- Requirement
Below are records; reproduce exactly the lines from the one that has "const group = new THREE.Group();" through the one that has "obj.parent = None", ends included, and nothing more.

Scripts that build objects

- - -

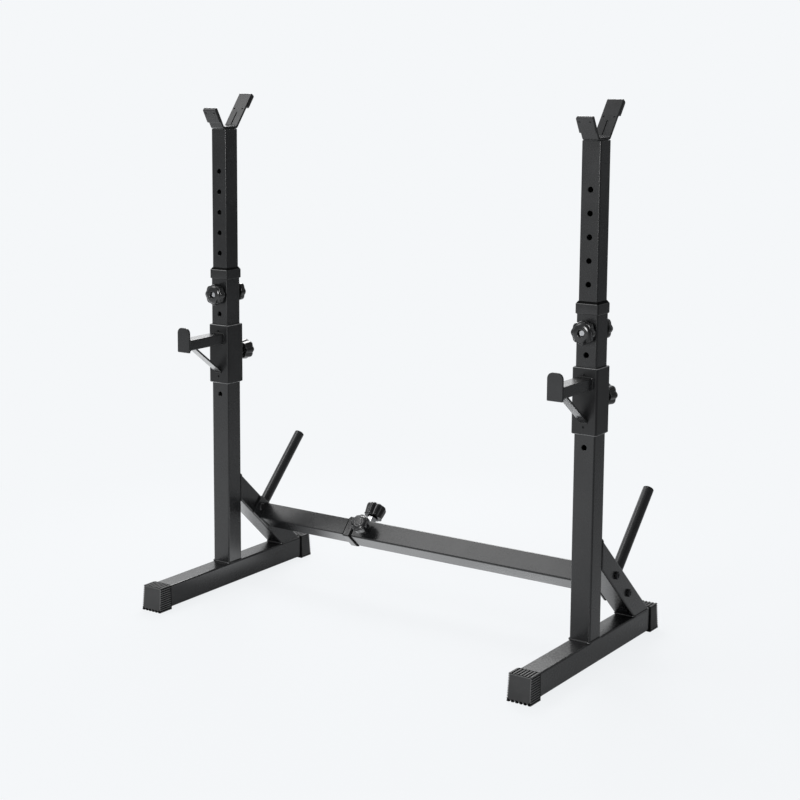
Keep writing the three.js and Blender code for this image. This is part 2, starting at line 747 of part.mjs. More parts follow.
function makeCrossbar() {
  const crossbar = new THREE.Group();
  crossbar.applyMatrix4(moved(0, -postSetback, 0).multiply(slopeFrame()));
  place(crossbar, "crossbar_outer", crossbarOuter(), blackPaint);
  place(crossbar, "crossbar_inner", crossbarInner(), blackPaint);
  const openEnd = moved(crossbarEnd, 0, 0).multiply(turnedY(-quarterTurn));
  place(crossbar, "crossbar_collar", collar(crossbarSide, innerSide, openEnd), blackPlastic);
  const top = crossbarTopFace(crossbarSide, crossbarPin);
  gripSet(crossbar, "crossbar_pin", "crossbar_pin_knob", top, crossbarWall);
  const front = crossbarFrontFace(crossbarSide, crossbarClamp);
  const clamp = ["crossbar_clamp_screw", "crossbar_clamp_knob"];
  starSet(crossbar, clamp, front, crossbarWall, clampLift, clampRadius, false);
  for (const [side, sign] of [["left", -1], ["right", 1]]) {
    for (const [level, y] of [["upper", boltPlaces[0]], ["lower", boltPlaces[1]]]) {
      place(crossbar, `${side}_${level}_bolt`, bolt(sign, y), zinc);
      place(crossbar, `${side}_${level}_nut`, nut(sign, y), zinc);
    }
  }
  return crossbar;
}

const group = new THREE.Group();
group.add(makeStand("left", -1), makeStand("right", 1), makeCrossbar());

export default group;
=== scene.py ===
"""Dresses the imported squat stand: painted tube, ribbed rubber, moulded knobs, and a pale studio."""

import logging
import math
from collections.abc import Callable
from dataclasses import dataclass, field
from enum import Enum

import bmesh
import bpy
from mathutils import Matrix, Vector


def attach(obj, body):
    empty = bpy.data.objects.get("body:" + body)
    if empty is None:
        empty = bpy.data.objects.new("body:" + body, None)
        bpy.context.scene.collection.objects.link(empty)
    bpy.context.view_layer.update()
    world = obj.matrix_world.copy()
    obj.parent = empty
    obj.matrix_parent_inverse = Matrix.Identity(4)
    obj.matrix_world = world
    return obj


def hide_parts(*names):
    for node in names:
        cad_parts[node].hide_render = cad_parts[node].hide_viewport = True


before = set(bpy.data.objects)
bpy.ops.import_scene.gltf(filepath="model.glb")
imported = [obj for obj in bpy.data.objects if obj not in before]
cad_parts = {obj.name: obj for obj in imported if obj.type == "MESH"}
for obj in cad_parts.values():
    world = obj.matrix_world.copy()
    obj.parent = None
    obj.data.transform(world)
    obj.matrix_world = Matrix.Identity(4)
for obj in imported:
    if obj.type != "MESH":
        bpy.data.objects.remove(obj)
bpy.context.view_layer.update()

LOG = logging.getLogger("squat_stand")
Ring = list[Vector]
Profile = list[tuple[float, float]]
Cut = Callable[[Vector], float]

# Sizes that several pieces share, in millimetres

MM = 0.001  # in metres
QUARTER = math.pi / 2  # a quarter turn
SEAM = 0.3  # between pieces that touch
SPACING = 1000.0  # between the middles of the posts
SETBACK = 12.5  # from the middle of the foot to the post in front of it
FOOT_TOP = 57.3
POST_SIDE = 50.0
POST_BASE = 57.6
POST_TOP = 797.6
WALL = 2.0
INNER_SIDE = 45.0
INNER_CORNER = 3.0
MAST_TOP = 1138.6
BRACE_SIDE = 50.0
SLEEVE_SIDE = 60.0
SLOPE = math.radians(42)  # of the brace
BAR_REACH = 127.5  # from the post back to the crossbar's axis
BAR_HEIGHT = 151.368  # of that axis
BAR_PIN = -167.3  # along the crossbar from its middle
BAR_CLAMP = -155.3
HOLE_PITCH = 50.0
HOLE_RADIUS = 6.0
HOLE_DEPTH = 4.0
PIN_BORE = 5.3  # radius of the way in for a pin
PIN_FLARE = 0.1
LOCK_HEIGHT = 736.6
HOOK_PIN_HEIGHT = 586.6
BOSS_HEIGHT = 5.0
BOSS_RADIUS = 10.0


# Node trees


def arithmetic(operation: str, flipped: bool = False) -> Callable[["Wire", "Wire | float"], "Wire"]:
    """Makes an operator of the Wire class.

    Args:
        operation: The Math node's operation.
        flipped: Whether the wire stands on the right of the operator.

    Returns:
        The operator's method.
    """

    def method(wire: "Wire", other: "Wire | float") -> "Wire":
        """Adds the Math node."""
        return wire.graph.math(operation, *((other, wire) if flipped else (wire, other)))

    return method


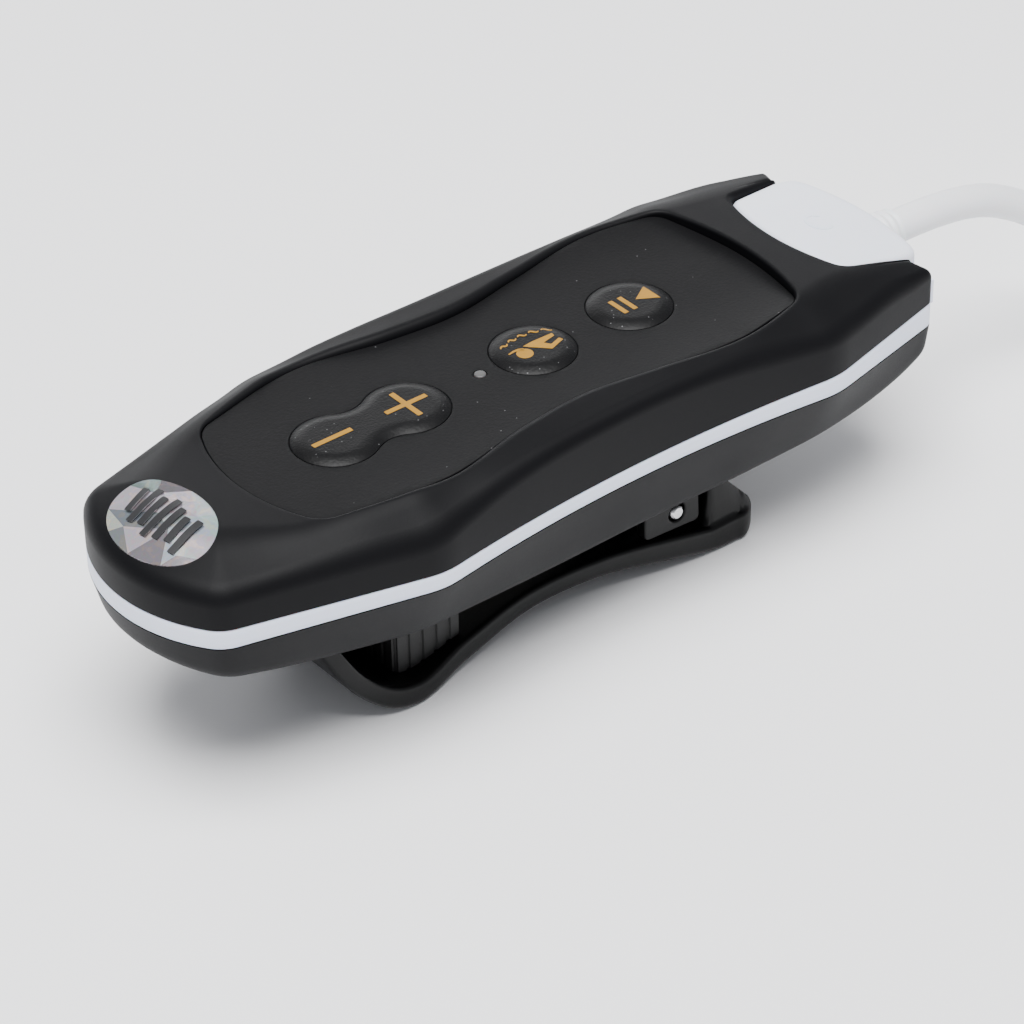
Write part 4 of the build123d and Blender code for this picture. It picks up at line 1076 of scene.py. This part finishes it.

- - -

- Task output
const group = new THREE.Group();
group.add(makeStand("left", -1), makeStand("right", 1), makeCrossbar());

export default group;
=== scene.py ===
"""Dresses the imported squat stand: painted tube, ribbed rubber, moulded knobs, and a pale studio."""

import logging
import math
from collections.abc import Callable
from dataclasses import dataclass, field
from enum import Enum

import bmesh
import bpy
from mathutils import Matrix, Vector


def attach(obj, body):
    empty = bpy.data.objects.get("body:" + body)
    if empty is None:
        empty = bpy.data.objects.new("body:" + body, None)
        bpy.context.scene.collection.objects.link(empty)
    bpy.context.view_layer.update()
    world = obj.matrix_world.copy()
    obj.parent = empty
    obj.matrix_parent_inverse = Matrix.Identity(4)
    obj.matrix_world = world
    return obj


def hide_parts(*names):
    for node in names:
        cad_parts[node].hide_render = cad_parts[node].hide_viewport = True


before = set(bpy.data.objects)
bpy.ops.import_scene.gltf(filepath="model.glb")
imported = [obj for obj in bpy.data.objects if obj not in before]
cad_parts = {obj.name: obj for obj in imported if obj.type == "MESH"}
for obj in cad_parts.values():
    world = obj.matrix_world.copy()
    obj.parent = None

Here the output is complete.